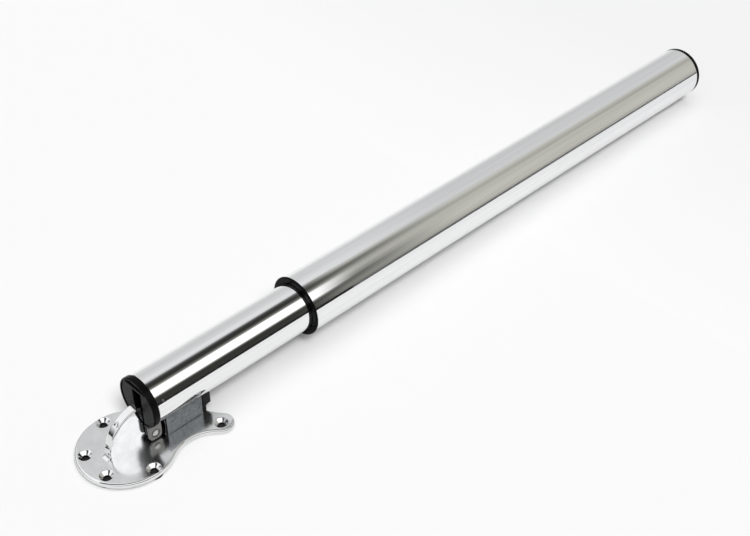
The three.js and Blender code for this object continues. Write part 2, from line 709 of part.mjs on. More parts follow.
// Slit friction ring around the cone, carried on the stud by its end wall.
function lockExpander() {
  const bore = STUD_RADIUS + GAP;
  const endWall = EXPANDER_END - EXPANDER_END_WALL;
  const seatStart = CONE_START + CONE_RIM;
  const slope = (CONE_BIG_RADIUS - CONE_SMALL_RADIUS) / (CONE_END - seatStart);
  const boreAt = (x) => CONE_BIG_RADIUS - slope * (x - seatStart) + EXPANDER_PLAY;
  const throat = CONE_END + 2;
  const body = onAxis(ringX([
    [EXPANDER_START, boreAt(EXPANDER_START)],
    [EXPANDER_START, EXPANDER_RADIUS - 0.8],
    [EXPANDER_START + 0.8, EXPANDER_RADIUS],
    [EXPANDER_END - 0.8, EXPANDER_RADIUS],
    [EXPANDER_END, EXPANDER_RADIUS - 0.8],
    [EXPANDER_END, bore],
    [endWall, bore],
    [endWall, boreAt(throat)],
    [throat, boreAt(throat)],
  ], 32));
  const slits = [];
  for (let i = 0; i < EXPANDER_SLITS; i += 1) {
    const slit = box([EXPANDER_START - 1, -1, 10], [endWall - 2, 1, EXPANDER_RADIUS + 2]);
    slits.push(onAxis(slit.rotateX(((i + 0.5) * 2 * Math.PI) / EXPANDER_SLITS)));
  }
  return piece('lock_expander', cut(body, ...slits), greyNylon);
}

// Hexagon stop nut on the stud's end.
function studNut() {
  const start = EXPANDER_END + 0.6;
  const hexagon = rodX(start, start + NUT_THICKNESS, NUT_RADIUS, 6);
  const bore = rodX(start - 1, start + NUT_THICKNESS + 1, STUD_RADIUS + GAP);
  return piece('stud_nut', onAxis(cut(hexagon, bore)), satinSteel);
}

// Split sleeve on the inner tube's end that runs in the outer tube.
function innerGuideSleeve() {
  const start = INNER_LENGTH - GUIDE_SLEEVE_LENGTH;
  const outer = OUTER_RADIUS - WALL - GAP;
  const inner = INNER_RADIUS + GAP;
  const sleeve = pipeX(start, INNER_LENGTH - GAP, outer, inner, 48);
  const split = box([start - 1, -1.5, inner - 2], [INNER_LENGTH + 1, 1.5, outer + 2]);
  return piece('inner_guide_sleeve', onAxis(cut(sleeve, split)), greyNylon);
}

// ---------------------------------------------------------------- outer leg

// Black collar: a rounded nose over the outer tube's mouth and a guide sleeve inside it.
function guideCollar() {
  const bore = INNER_RADIUS + GAP;
  const sleeve = OUTER_RADIUS - WALL - GAP;
  const nose = COLLAR_NOSE_RADIUS;
  const profile = [[COLLAR_START + 0.5, bore], [COLLAR_START, bore + 0.5]];
  const steps = 3;
  for (let i = 0; i <= steps; i += 1) {
    const angle = (i / steps) * (Math.PI / 2);
    profile.push([
      COLLAR_START + nose * (1 - Math.cos(angle)),
      COLLAR_RADIUS - nose * (1 - Math.sin(angle)),
    ]);
  }
  profile.push(
    [COLLAR_RIM_END, COLLAR_RADIUS],
    [COLLAR_RIM_END, sleeve],
    [COLLAR_RIM_END + COLLAR_SLEEVE_LENGTH, sleeve],
    [COLLAR_RIM_END + COLLAR_SLEEVE_LENGTH, bore],
  );
  return piece('guide_collar', onAxis(ringX(profile)), blackPlastic);
}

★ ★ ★

■ What is expected
Give back each line above precisely as it stands.

■ Finished exercise
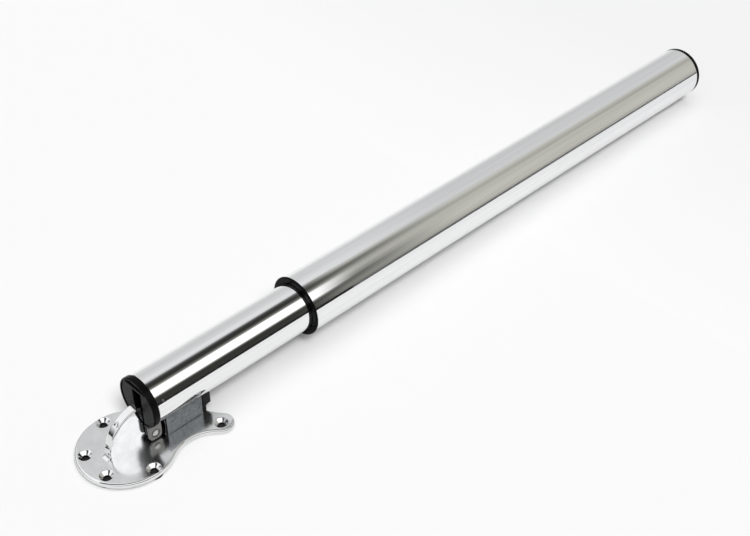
The three.js and Blender code for this object continues. Write part 2, from line 709 of part.mjs on. More parts follow.
// Slit friction ring around the cone, carried on the stud by its end wall.
function lockExpander() {
  const bore = STUD_RADIUS + GAP;
  const endWall = EXPANDER_END - EXPANDER_END_WALL;
  const seatStart = CONE_START + CONE_RIM;
  const slope = (CONE_BIG_RADIUS - CONE_SMALL_RADIUS) / (CONE_END - seatStart);
  const boreAt = (x) => CONE_BIG_RADIUS - slope * (x - seatStart) + EXPANDER_PLAY;
  const throat = CONE_END + 2;
  const body = onAxis(ringX([
    [EXPANDER_START, boreAt(EXPANDER_START)],
    [EXPANDER_START, EXPANDER_RADIUS - 0.8],
    [EXPANDER_START + 0.8, EXPANDER_RADIUS],
    [EXPANDER_END - 0.8, EXPANDER_RADIUS],
    [EXPANDER_END, EXPANDER_RADIUS - 0.8],
    [EXPANDER_END, bore],
    [endWall, bore],
    [endWall, boreAt(throat)],
    [throat, boreAt(throat)],
  ], 32));
  const slits = [];
  for (let i = 0; i < EXPANDER_SLITS; i += 1) {
    const slit = box([EXPANDER_START - 1, -1, 10], [endWall - 2, 1, EXPANDER_RADIUS + 2]);
    slits.push(onAxis(slit.rotateX(((i + 0.5) * 2 * Math.PI) / EXPANDER_SLITS)));
  }
  return piece('lock_expander', cut(body, ...slits), greyNylon);
}

// Hexagon stop nut on the stud's end.
function studNut() {
  const start = EXPANDER_END + 0.6;
  const hexagon = rodX(start, start + NUT_THICKNESS, NUT_RADIUS, 6);
  const bore = rodX(start - 1, start + NUT_THICKNESS + 1, STUD_RADIUS + GAP);
  return piece('stud_nut', onAxis(cut(hexagon, bore)), satinSteel);
}

// Split sleeve on the inner tube's end that runs in the outer tube.
function innerGuideSleeve() {
  const start = INNER_LENGTH - GUIDE_SLEEVE_LENGTH;
  const outer = OUTER_RADIUS - WALL - GAP;
  const inner = INNER_RADIUS + GAP;
  const sleeve = pipeX(start, INNER_LENGTH - GAP, outer, inner, 48);
  const split = box([start - 1, -1.5, inner - 2], [INNER_LENGTH + 1, 1.5, outer + 2]);
  return piece('inner_guide_sleeve', onAxis(cut(sleeve, split)), greyNylon);
}

// ---------------------------------------------------------------- outer leg

// Black collar: a rounded nose over the outer tube's mouth and a guide sleeve inside it.
function guideCollar() {
  const bore = INNER_RADIUS + GAP;
  const sleeve = OUTER_RADIUS - WALL - GAP;
  const nose = COLLAR_NOSE_RADIUS;
  const profile = [[COLLAR_START + 0.5, bore], [COLLAR_START, bore + 0.5]];
  const steps = 3;
  for (let i = 0; i <= steps; i += 1) {
    const angle = (i / steps) * (Math.PI / 2);
    profile.push([
      COLLAR_START + nose * (1 - Math.cos(angle)),
      COLLAR_RADIUS - nose * (1 - Math.sin(angle)),
    ]);
  }
  profile.push(
    [COLLAR_RIM_END, COLLAR_RADIUS],
    [COLLAR_RIM_END, sleeve],
    [COLLAR_RIM_END + COLLAR_SLEEVE_LENGTH, sleeve],
    [COLLAR_RIM_END + COLLAR_SLEEVE_LENGTH, bore],
  );
  return piece('guide_collar', onAxis(ringX(profile)), blackPlastic);
}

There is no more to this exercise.